# Model Law Structural Engineer



## Structural_Ninja (Jul 15, 2010)

I have recently passed the SE II test and plan to apply for Model Law Structural Engineer with NCEES. I already have a NCEES record and I meet all the MLSE requirements except one, "A degree from an EAC/ABET-accredited engineering program". I have a foreign undergrad degree which I had evaluated from CPEES (NCEES Evaluation Agency). The report shows that my undergrad degree has 23 credit deficiency in Maths and basic science and 16 credit deficiency in Humanities and social science. I also have a Masters degree in Civil Engineering from a US school.

My question is, can I still apply for MLSE with this degree? Has anyone with a foreign undergrad degree applied for MLSE from NCEES?


----------



## Phalanx (Jul 15, 2010)

structural_warrior said:


> I have recently passed the SE II test and plan to apply for Model Law Structural Engineer with NCEES. I already have a NCEES record and I meet all the MLSE requirements except one, "A degree from an EAC/ABET-accredited engineering program". I have a foreign undergrad degree which I had evaluated from CPEES (NCEES Evaluation Agency). The report shows that my undergrad degree has 23 credit deficiency in Maths and basic science and 16 credit deficiency in Humanities and social science. I also have a Masters degree in Civil Engineering from a US school.
> My question is, can I still apply for MLSE with this degree? Has anyone with a foreign undergrad degree applied for MLSE from NCEES?


Nobody will stop you from applying, but I wouldn't be surprised if you were denied. You are a total of 39 credits deficient. It doesn't matter if those are semester or term credits - that translates to a full year of classes that your degree did not cover. It would be a good idea to ask someone at NCEES before submitting your application for MLSE.


----------



## deviationz (Jul 16, 2010)

I was in a similar position as you were. I had my Bachelors degree from India and ended up having to take 3 semesters worth of classes in a community college to make up the deficiencies prior to being allowed to take the PE. I missed 2 exam cycles.

I suggest finding out from NCEES, but I suspect that they will ask you to make up for the deficiencies. It will also be useful when you are trying to get registered in other states via their reciprocity rules.


----------



## stonoid (Jul 16, 2010)

I am sorry to say that the MLSE title is only for the people who graduated from the ABET accredited school (in other words programs in USA ). It doesn't matter if the CPEES evaluated the program as an equivalent to the ABET or not.

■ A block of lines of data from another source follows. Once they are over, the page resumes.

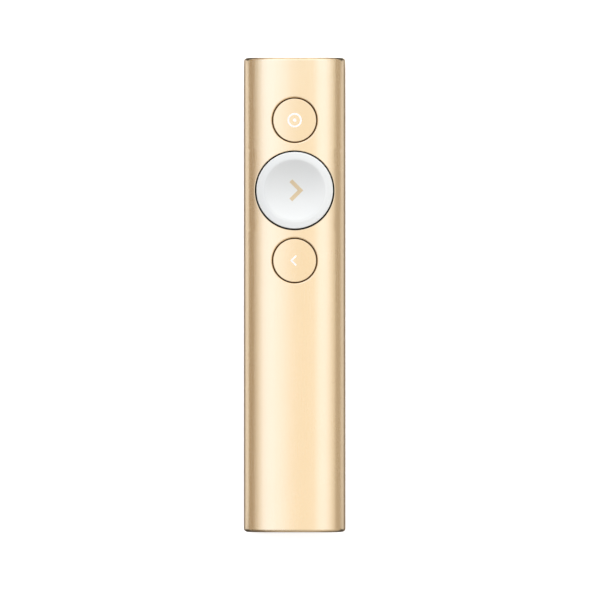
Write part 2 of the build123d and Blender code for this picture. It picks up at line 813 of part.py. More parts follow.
def make_receiver_board():
    """Small board behind the plug."""
    half = plug_width / 2
    along = (tail_face + recess_depth + receiver_wall + pocket_gap, plug_start - receiver_wall)
    top = plug_floor() + plug_tongue_height
    return block((-half, half), along, (top - receiver_board_thickness, top))


def make_receiver_strap():
    """Short woven strap across the nail recess."""
    half = recess_width / 2
    rear = tail_face + end_edge_round
    return block((-half, half), (rear, rear + strap_thickness),
                 (middle - strap_height / 2, middle + strap_height / 2))


# ---- light ----
def make_status_led():
    """Charge light at the board's front edge."""
    return block((-led_width / 2, led_width / 2), (board_front - led_length, board_front),
                 (board_top, board_top + led_height))


def make_light_pipe():
    """Clear rod from the light to the nose, with a head behind the cap's boss."""
    pipe = rod(pipe_radius, board_front + pocket_gap, nose_face, 0, light_z)
    head = rod(pipe_head_radius, chassis_front, chassis_front + pipe_head_length, 0, light_z)
    return one_solid(pipe + head)


# ---- every piece, by name ----
pieces = {
    "body_shell": make_body_shell(),
    "top_cap": make_top_cap(),
    "base_bezel": make_base_bezel(),
    "chassis": make_chassis(),
    "button_deck": make_button_deck(),
    "deck_screws": make_deck_screws(),
    "main_board": make_main_board(),
    "radio_chip": make_chip(radio_size, 0, (socket_rear + deck_rear) / 2),
    "motion_sensor": make_chip(sensor_size, tray_half_width - sensor_inset, deck_rear - sensor_step),
    "charger_chip": make_chip(charger_size, 0, socket_rear + charger_step),
    "chip_antenna": make_chip(antenna_size, antenna_inset - tray_half_width, board_front - antenna_step),
    "status_led": make_status_led(),
    "light_pipe": make_light_pipe(),
    "battery": make_battery(),
    "battery_tape": make_battery_tape(),
    "battery_socket": make_battery_socket(),
    "battery_leads": make_battery_leads(),
    "motor_can": make_motor_can(),
    "motor_pads": make_motor_pads(),
    "motor_shaft": make_motor_shaft(),
    "motor_weight": make_motor_weight(),
    "motor_leads": make_motor_leads(),
    "charge_socket": make_charge_socket(),
    "charge_tongue": make_charge_tongue(),
    "receiver_bay": make_receiver_bay(),
    "bay_screws": make_bay_screws(),
    "receiver_housing": make_receiver_housing(),
    "receiver_plug": make_receiver_plug(),
    "receiver_tongue": make_receiver_tongue(),
    "receiver_contacts": make_receiver_contacts(),
    "receiver_board": make_receiver_board(),
    "receiver_strap": make_receiver_strap(),
}
for name, y, cap_radius in buttons():
    is_next = name == "next"
    edge = cap_radius - next_rim_width - pocket_gap if is_next else cap_radius - carrier_inset
    pieces[name + "_cap"] = make_next_cap() if is_next else make_small_cap(y)
    pieces[name + "_carrier"] = make_carrier(y, cap_radius, edge)
    pieces[name + "_plunger"] = make_plunger(y)
    pieces[name + "_dome"] = make_dome(y)
    pieces[name + "_switch"] = make_switch(y)

os.makedirs("parts", exist_ok=True)
for name, piece in pieces.items():
    export_step(piece, "parts/" + name + ".step")
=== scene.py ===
from math import atan2, copysign, cos, exp, hypot, pi, radians, sin, sqrt

import bmesh
import bpy
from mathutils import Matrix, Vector


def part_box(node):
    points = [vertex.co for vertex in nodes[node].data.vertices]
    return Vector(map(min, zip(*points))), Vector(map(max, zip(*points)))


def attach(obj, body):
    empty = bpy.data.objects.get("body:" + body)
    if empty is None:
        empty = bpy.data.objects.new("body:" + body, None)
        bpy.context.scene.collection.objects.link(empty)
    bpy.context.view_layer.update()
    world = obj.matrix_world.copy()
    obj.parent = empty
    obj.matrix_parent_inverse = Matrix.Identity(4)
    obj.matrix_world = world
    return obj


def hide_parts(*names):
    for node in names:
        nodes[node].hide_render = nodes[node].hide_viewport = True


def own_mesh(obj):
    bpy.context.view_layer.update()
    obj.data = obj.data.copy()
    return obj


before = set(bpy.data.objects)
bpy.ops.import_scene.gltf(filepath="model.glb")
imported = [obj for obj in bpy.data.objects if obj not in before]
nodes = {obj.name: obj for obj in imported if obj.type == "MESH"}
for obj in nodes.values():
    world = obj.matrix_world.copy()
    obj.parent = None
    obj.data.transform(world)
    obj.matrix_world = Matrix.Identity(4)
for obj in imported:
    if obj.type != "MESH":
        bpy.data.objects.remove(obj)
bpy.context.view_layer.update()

scene = bpy.context.scene

# ---- Tube ----------------------------------------------------
# One length of extruded aluminium of oval section, bored on its front for three buttons. Its ends
# are rounded over and its back is planed flat; then it is bead-blasted and anodised pale gold.

mm = 0.001
tube_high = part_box("body_shell")[1]
half_width = tube_high.x
nose = tube_high.y
tube_top = tube_high.z
planed_depth = 0.25 * mm
oval_depth = (tube_top + planed_depth) / 2
middle = tube_top - oval_depth
crown_radius = 60 * mm
crown_turn = radians(5)
shoulder_turn = radians(22)
side_wall = 2 * mm
front_wall = 1.15 * mm
bore_half_width = half_width - side_wall
bore_depth = oval_depth - front_wall
end_round_side = 1.1 * mm
end_round_face = 0.7 * mm
end_round_length = 0.9 * mm

# The shades of a finish are its darkest and its lightest colour.
tube_shades = ((0.84, 0.675, 0.46), (0.87, 0.705, 0.49))
satin = 0.258
blast_size = 0.07 * mm
blast_depth = 0.0008 * mm
drawn_line = 0.25 * mm
tube_draw = 30 * mm
anodising_patch = 9 * mm
handling_mark = 22 * mm


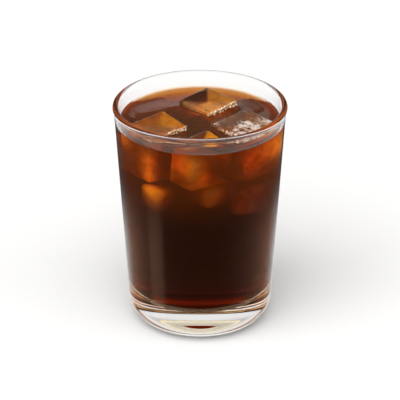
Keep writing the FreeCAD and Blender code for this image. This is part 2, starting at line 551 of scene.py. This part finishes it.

I used $50 for find out the fact, so do not waste your time and money.


----------



## Structural_Ninja (Jul 16, 2010)

stonoid said:


> I am sorry to say that the MLSE title is only for the people who graduated from the ABET accredited school (in other words programs in USA ). It doesn't matter if the CPEES evaluated the program as an equivalent to the ABET or not.
> I used $50 for find out the fact, so do not waste your time and money.


Thanks for your response. I guess its useless to ask, but still, does a US Masters degree would help any?

I already applied for MSLE yesterday  (Wasted $50 already)


----------



## stonoid (Jul 16, 2010)

No, it doesn't help. Currently, the ABET credited programs are mostly undergraduate ones (I will say 99%). Sorry to hear that you already submitted.


----------